(*)Elivânia Felícia Braz 

Criada em 2006, a Lei nº 11.340, conhecida como Lei Maria da Penha, é um dos maiores marcos no combate à violência doméstica e familiar contra a mulher no Brasil. Sua importância vai além da punição de agressores: ela estabelece medidas protetivas, políticas públicas de prevenção e mecanismos de acolhimento, reafirmando o direito das mulheres à uma vida digna e livre de violência. Muitas pessoas pensam que essa lei serve apenas para casos de agressão entre marido e mulher ou ex-casais. No entanto, ela vai muito além disso. A lei também pode ser usada para proteger mulheres que sofrem violência dentro da própria família, mesmo que não sejam casadas ou não morem com o agressor.
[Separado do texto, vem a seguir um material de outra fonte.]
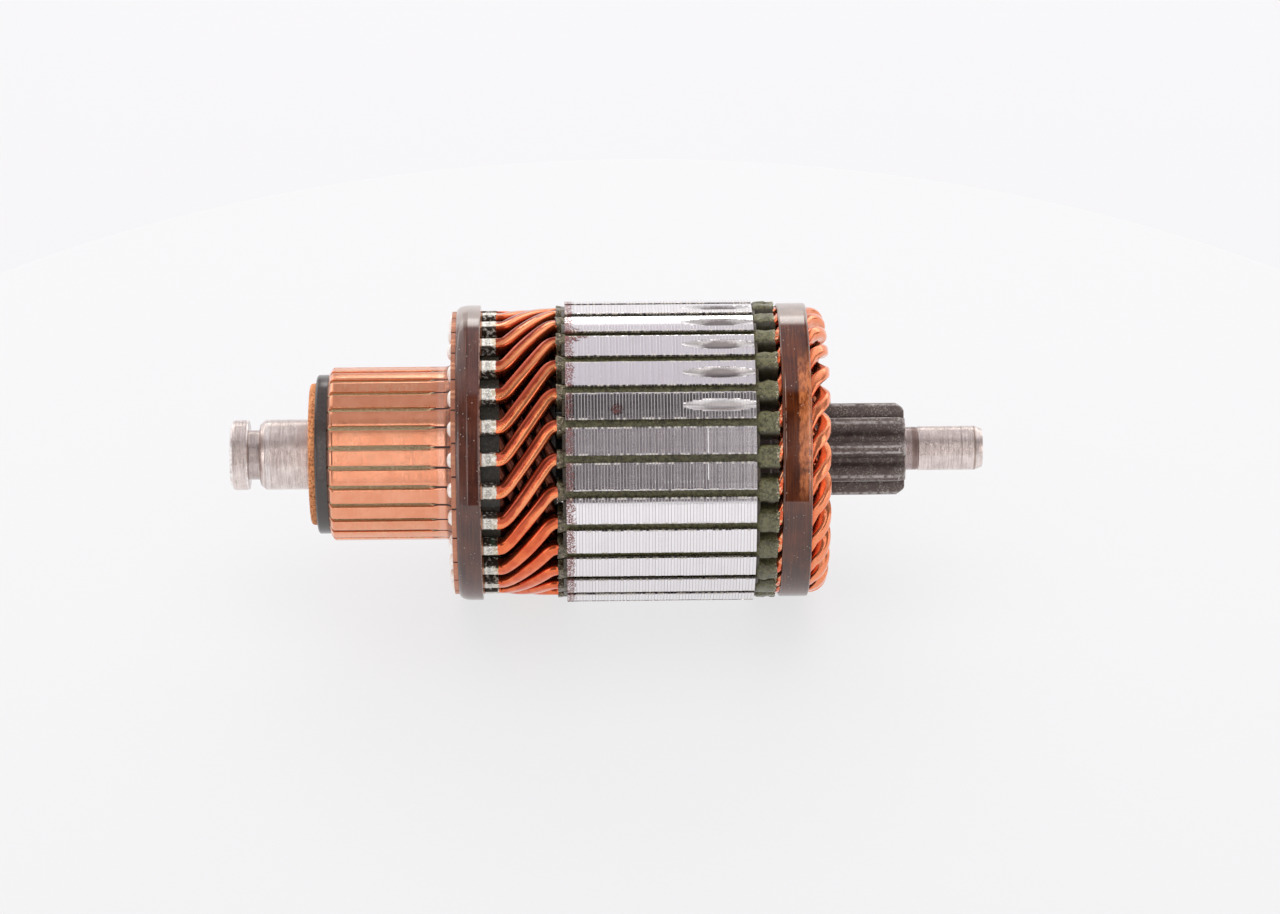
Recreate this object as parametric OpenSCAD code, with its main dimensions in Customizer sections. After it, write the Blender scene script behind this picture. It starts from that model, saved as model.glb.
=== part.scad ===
// Wound armature of a geared starter motor.
// The shaft axis is X, with the commutator end at -X and the pinion at +X.
// +Z is up. The origin is on the axis, at the middle of the commutator-end
// bearing seat. The rotor lies on its side, on the two tooth edges beside the
// slot that faces straight down.

/* [Core] */
// Outer diameter of the laminated core
core_d = 73; // [72.6:0.1:73.4]
// Length of the steel stack
core_len = 45; // [44.6:0.1:45.4]
// Width of each slot's opening at the surface
slot_open = 1.7; // [1.2:0.1:2.2]
// Width of each slot inside
slot_w = 4.2; // [4.15:0.05:4.4]
// Depth of the balancing cuts
balance_depth = 1.2; // [0.6:0.1:1.8]

/* [Winding] */
// Width of each copper bar, over its enamel
bar_w = 2.95; // [2.6:0.05:2.95]
// Height of each copper bar, over its enamel
bar_h = 3.2; // [3.0:0.05:3.2]
// Slots between the two sides of one coil
coil_span = 6; // [6]
// Wall of the slot insulation
liner_t = 0.25; // [0.2:0.05:0.3]

/* [Commutator] */
// Diameter of the brush track
track_d = 42; // [41.6:0.1:42.2]
// Number of bars, which is also the number of slots and coils
bars = 27; // [27]
// Thickness of the mica between bars
mica_t = 0.45; // [0.3:0.05:0.6]
// Width of the undercut sawn over each mica
undercut_w = 1.15; // [0.8:0.05:1.3]

/* [Shaft] */
// Diameter of the commutator-end bearing seat
seat_d = 17; // [16.6:0.1:17.2]
// Diameter of the drive-end bearing seat
nose_d = 10.7; // [10.5:0.1:10.9]
// Diameter at the bottom of the retaining groove
groove_d = 12; // [11:0.5:14]
// Number of pinion teeth
teeth = 9; // [9]
// Module of the pinion
gear_m = 2; // [2]
// Diameter over the pinion teeth
pinion_d = 22.46; // [22.2:0.02:22.6]

/* [Bindings] */
// Outer diameter of the front binding band
front_band_d = 71.8; // [71.2:0.1:72]
// Outer diameter of the rear binding band
rear_band_d = 71.5; // [71.2:0.1:71.8]

/* [Hidden] */
$fn = 96;

pitch = 360 / bars;              // angle from one slot to the next
core_r = core_d / 2;
core_x0 = 67.95;                 // front face of the steel stack
core_x1 = core_x0 + core_len;    // rear face of the steel stack
shaft_core_r = 9.6;              // shaft under the core
hub_seat_r = 9.0;                // shaft under the washer and the commutator

// slot section, measured along the radius
slot_z0 = 27.8;                  // bottom of the slot
slot_z1 = 35.3;                  // top of the wide part, under the tooth tips
liner_z0 = slot_z0 + 0.05;
liner_z1 = slot_z1 - 0.05;
outer_z = 33.35;                 // middle of the outer bar in the slot
inner_z = 29.8;                  // middle of the inner bar in the slot

// axial stations
end_x = -13.3;                   // commutator-end face of the shaft
groove_x0 = -8.8;
groove_x1 = -6.14;
washer_x0 = 6.14;                // fibre washer
hub_x0 = 7.85;                   // front face of the commutator moulding
track_x0 = 10.8;                 // front end of the bars
track_x1 = 39.2;                 // where the bars begin to rise
riser_x0 = 40.8;                 // front of the risers
riser_x1 = 45.4;                 // back of the risers
liner_x0 = 66.15;
liner_x1 = 117.45;
nose_x = 126.5;                  // centre of the fold at the drive end
pinion_x0 = 121.5;
pinion_x1 = 150;
tail_x = 169.1;                  // drive-end face of the shaft
track_r = track_d / 2;
riser_r = 34.3;
floor_r = track_r - 0.9;         // bottom of the undercut

// puts a radius drawn along +Z at the angle phi, which is measured from -Y
// towards +Z, so that 0 faces the front and 90 faces up
module at(phi) rotate([90 - phi, 0, 0]) children();
module each_slot() for (i = [0:bars - 1]) at(-90 + i * pitch) children();
module each_mica() for (i = [0:bars - 1]) at(-90 + (i + 0.5) * pitch) children();
// a turned shape from points of (radius, position along X)
module turned(p) rotate([0, 90, 0]) rotate_extrude() polygon(p);
// a section of (sideways, radial) points, run along X
module run_x(x0, x1) translate([x0, 0, 0]) rotate([90, 0, 90])
    linear_extrude(height = x1 - x0) children();
module box_x(x0, x1, w, z0, z1) translate([x0, -w / 2, z0]) cube([x1 - x0, w, z1 - z0]);

// ---------------------------------------------------------------- shaft
pitch_r = gear_m * teeth / 2;
base_r = pitch_r * cos(20);
tip_r = pinion_d / 2;
root_r = 7.2;
tooth_half = (PI * gear_m / 2 + 2 * 0.35 * gear_m * tan(20)) / 2 / pitch_r * 180 / PI;
function inv(a) = tan(a) * 180 / PI - a;
// half of a tooth's angle at radius r
function tooth_at(r) = tooth_half + inv(20) - inv(acos(base_r / r));
flank_n = 7;
flank = [for (i = [0:flank_n]) let (r = base_r + 0.02 + (tip_r - base_r - 0.02) * i / flank_n) [r, tooth_at(r)]];
foot = tooth_at(base_r + 0.02);
root_pts = [[root_r + 0.75, foot + 0.6], [root_r + 0.28, foot + 2.0], [root_r + 0.04, foot + 4.4]];
function polar(r, a) = [r * cos(a), r * sin(a)];
tooth_profile = [for (t = [0:teeth - 1])
    each concat(
        [for (i = [len(root_pts) - 1:-1:0]) polar(root_pts[i][0], t * 360 / teeth - root_pts[i][1])],
        [for (i = [0:flank_n]) polar(flank[i][0], t * 360 / teeth - flank[i][1])],
        [for (i = [flank_n:-1:0]) polar(flank[i][0], t * 360 / teeth + flank[i][1])],
        [for (i = [0:len(root_pts) - 1]) polar(root_pts[i][0], t * 360 / teeth + root_pts[i][1])])];
tooth_phi = 31.5;                // one tooth points almost at the front viewer

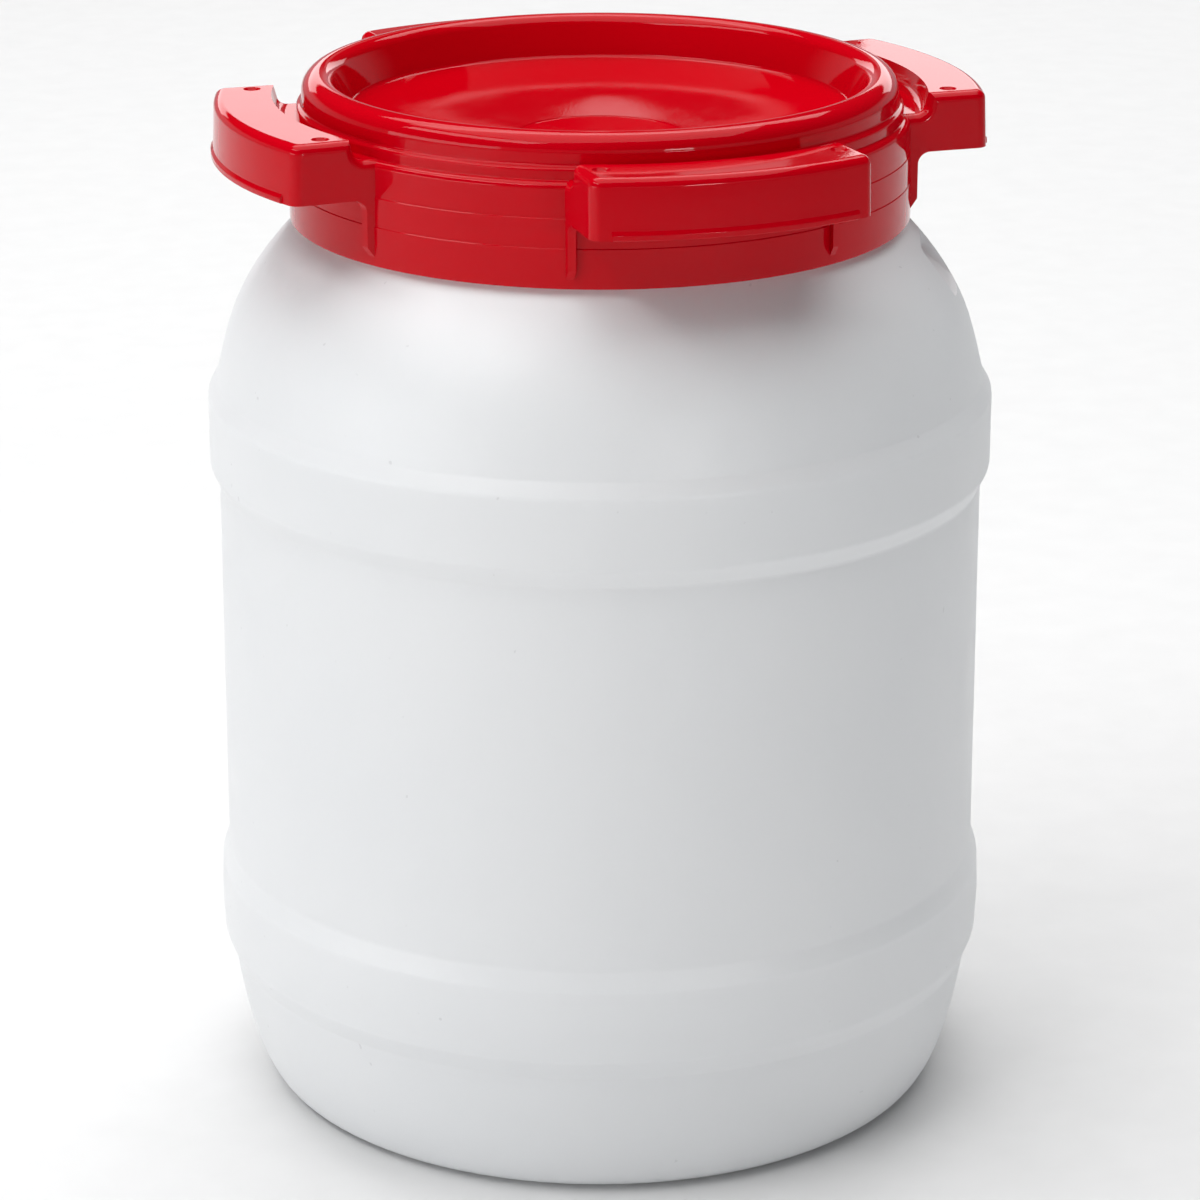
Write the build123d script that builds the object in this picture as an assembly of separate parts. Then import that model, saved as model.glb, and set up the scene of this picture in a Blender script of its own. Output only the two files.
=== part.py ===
from build123d import *
import os
from math import cos, hypot, radians, sin

# Wide-neck plastic drum with a screw lid. Millimetres.
# Origin: centre of the ring that the drum stands on. +Z runs up the axis, through the lid.

# ---- drum body ----
WALL = 2.2                  # thickness of the blown wall
STANDING_RADIUS = 81.2      # outer edge of the flat ring that the drum stands on
HEEL_RADIUS = 8.0           # rounding between the standing ring and the heel
HEEL_LEAN = 33.0            # lean of the side, in degrees, where that rounding ends
PUSH_UP_RADIUS = 62.0       # raised middle of the bottom
PUSH_UP_FLANK = 9.0         # width of the cone round it
PUSH_UP = 4.0               # how far it is raised
SIDE_RADIUS = 96.9          # straight wall
HEEL_CURVE = (4.55, 14.6)   # point of the heel's curve: distance inside the wall, height
HEEL_TOP = (0.6, 34.0)      # end of that curve, likewise
BAND_RADIUS = 98.95         # the two raised rolling bands
BAND_CROWN = 0.15           # bulge of the lower band's middle
LOWER_BAND = (35.2, 40.2, 58.9, 64.0)       # foot and top of the lower flank, then of the upper
UPPER_BAND = (161.6, 166.2, 184.0, 187.8)
SHOULDER_FOOT = (0.45, 189.0)               # points of the domed shoulder: distance inside
SHOULDER_LOW = (4.65, 204.0)                # the wall, height
SHOULDER_HIGH = (11.3, 216.0)
SHOULDER_END = (5.6, 226.6)                 # its end, measured outwards from the neck
NECK_RADIUS = 71.0
NECK_WALL = 2.2
NECK_FOOT = 229.4           # where the shoulder meets the neck
NECK_TOP = 259.2

# ---- pocket in the shoulder ----
POCKET_ANGLE = -22.0        # degrees from +X
POCKET_WIDTH = 25.0
POCKET_BACK = 80.0          # distance of its upright back wall from the axis
POCKET_FLOOR = 216.5        # height of its floor at the back wall
POCKET_LENGTH = 9.0         # from the back wall to the foot of the sloping floor
POCKET_DROP = 7.0           # how far the floor falls on the way
POCKET_REACH = 20.0         # how far its cutter runs out and up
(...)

A violência doméstica, conforme a lei, não está restrita às relações conjugais. O artigo 5º da Lei define que se configura violência doméstica e familiar contra a mulher qualquer ação ou omissão baseada no gênero que lhe cause morte, lesão, sofrimento físico, sexual, psicológico ou dano moral ou patrimonial, ocorrida no âmbito da unidade doméstica, da família ou em qualquer relação íntima de afeto, independentemente de coabitação.

Assim, a violência contra a mulher pode acontecer em diferentes formas: agressões físicas (violência física), ameaças, humilhações (psicológica), abuso sexual (sexual), destruição de bens, controle financeiro (patrimonial) e até ofensas verbais (moral). Isso significa que gritos, insultos, impedir a mulher de trabalhar ou estudar, forçá-la a fazer algo contra sua vontade ou causar medo constante também são considerados tipos de violência.

E é possível aplicar a Lei Maria da Penha em situações que envolvem, por exemplo, violência praticada por pais contra filhas, filhos contra mães, irmãos contra irmãs, avós e netas, primos e primas e até mesmo entre cunhados. O foco da norma é a proteção da mulher em situação de vulnerabilidade, considerando a desigualdade de gênero como pano de fundo para os atos de violência, principalmente dentro de casa, onde muitas vezes a violência é escondida ou naturalizada. Por isso, ela não exige que a vítima viva com o agressor, nem que exista um relacionamento amoroso atual. Basta que exista algum vínculo familiar ou afetivo.

A Lei, ao criar mecanismos específicos para coibir e prevenir a violência doméstica praticada contra a mulher, buscando a igualdade entre os gêneros, fundou-se justamente na indiscutível desproporcionalidade física existente entre os gêneros, no histórico discriminatório e na cultura vigente, ou seja, a fragilidade da mulher, sua hipossuficiência ou vulnerabilidade, na verdade, são os fundamentos que levaram o legislador a lhe conferir proteção especial.

Em muitos lares brasileiros, as formas mais sutis, como o controle psicológico, a humilhação constante, o isolamento social e a manipulação financeira, ainda são invisibilizadas. O reconhecimento desses comportamentos como formas de violência é essencial para ampliar a rede de proteção às mulheres.

É preciso entender que a violência contra a mulher, quando ocorre no seio familiar, não é apenas um problema privado — trata-se de uma questão pública e estrutural. A aplicação da Lei Maria da Penha nas diversas configurações familiares é, portanto, um instrumento de justiça e de transformação social. Proteger as mulheres em todas as formas de convivência familiar é proteger também as futuras gerações da normalização da violência.

Reconhecer sua aplicabilidade, além do casamento ou união estável, é um passo fundamental para assegurar às mulheres o direito à segurança e à dignidade, seja em um vínculo afetivo, dentro da casa ou ambiente familiar.

(*)Elivânia Felícia Braz é advogada, presidente da AMA e vice-presidente da Comissão Estadual de Enfrentamento à Violência contra as Mulheres da OAB/MG.